Charles Dickens was critical of the hardships perpetrated on the poor by the Industrial Revolution. In Oliver Twist, Oliver is a poor chimney sweep. Chimney sweeps were necessary in an economy powered by coal; however, the sweeps were paid little and it was very dangerous work with many children succumbing to lung disease. The Industrial Revolution also was important in the creation of the workhouse, a place where the poor would go to work and receive meager rations and bad housing for their efforts. The book Oliver Twist also describes the workhouse in the famous scene where Oliver's request for more gruel is denied.
As a boy, Dickens worked for three years in shoe polish factory attaching labels to pots of blacking in order to support his family.
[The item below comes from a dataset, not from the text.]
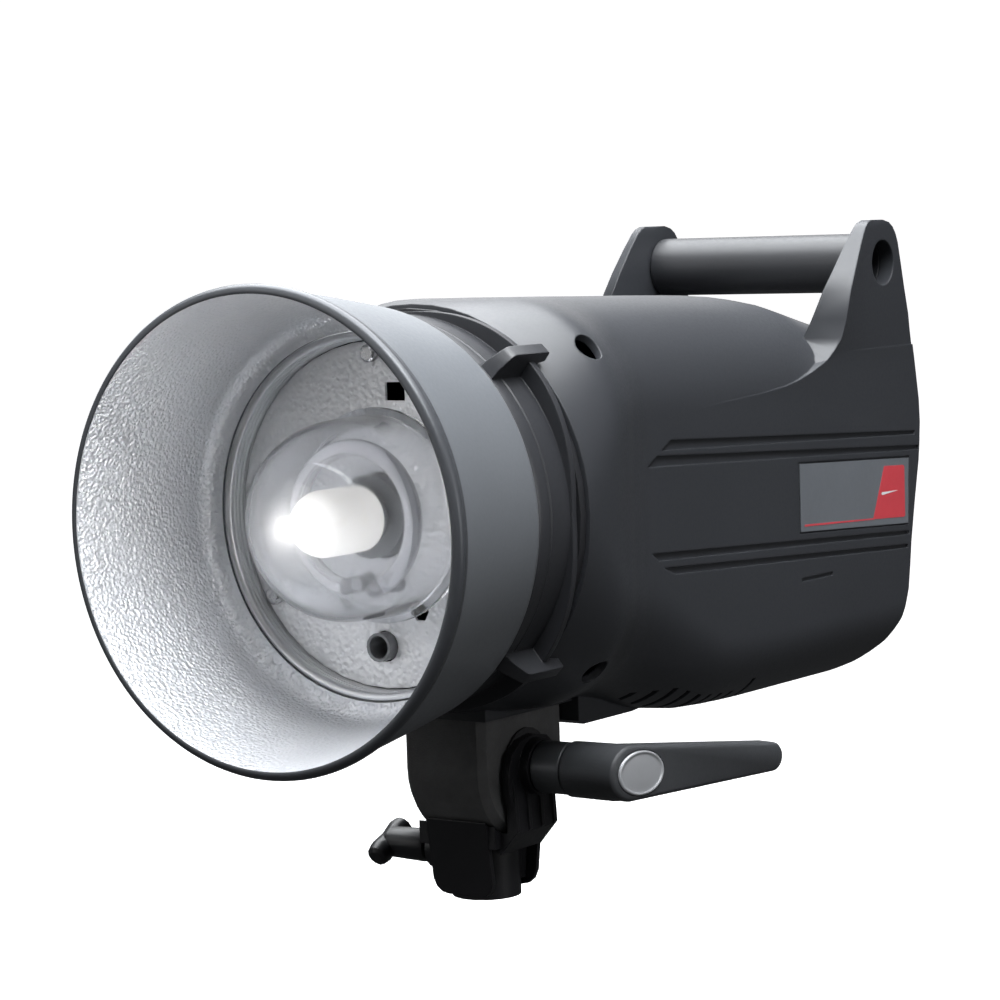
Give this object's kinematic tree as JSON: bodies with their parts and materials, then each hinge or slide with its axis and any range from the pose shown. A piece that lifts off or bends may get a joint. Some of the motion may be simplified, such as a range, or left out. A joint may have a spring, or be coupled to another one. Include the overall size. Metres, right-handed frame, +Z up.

The work was hard and dirty, and Dickens only made six shillings a week. Fortunately, Dickens was able to return to school, but his experience as a child laborer inspired many of his stories. In addition to Oliver Twist, Dickens also wrote A Christmas Carol in order to show how cold and impersonal the managers of this period could be toward their employees.
Instead of directly speaking out against the Industrial Revolution in England, Dickens decided to let his characters speak for him. Oliver's poverty and hopeless situation contrasts with the rich benefactors who redirect his life. This social inequality is a theme in Dickens's works.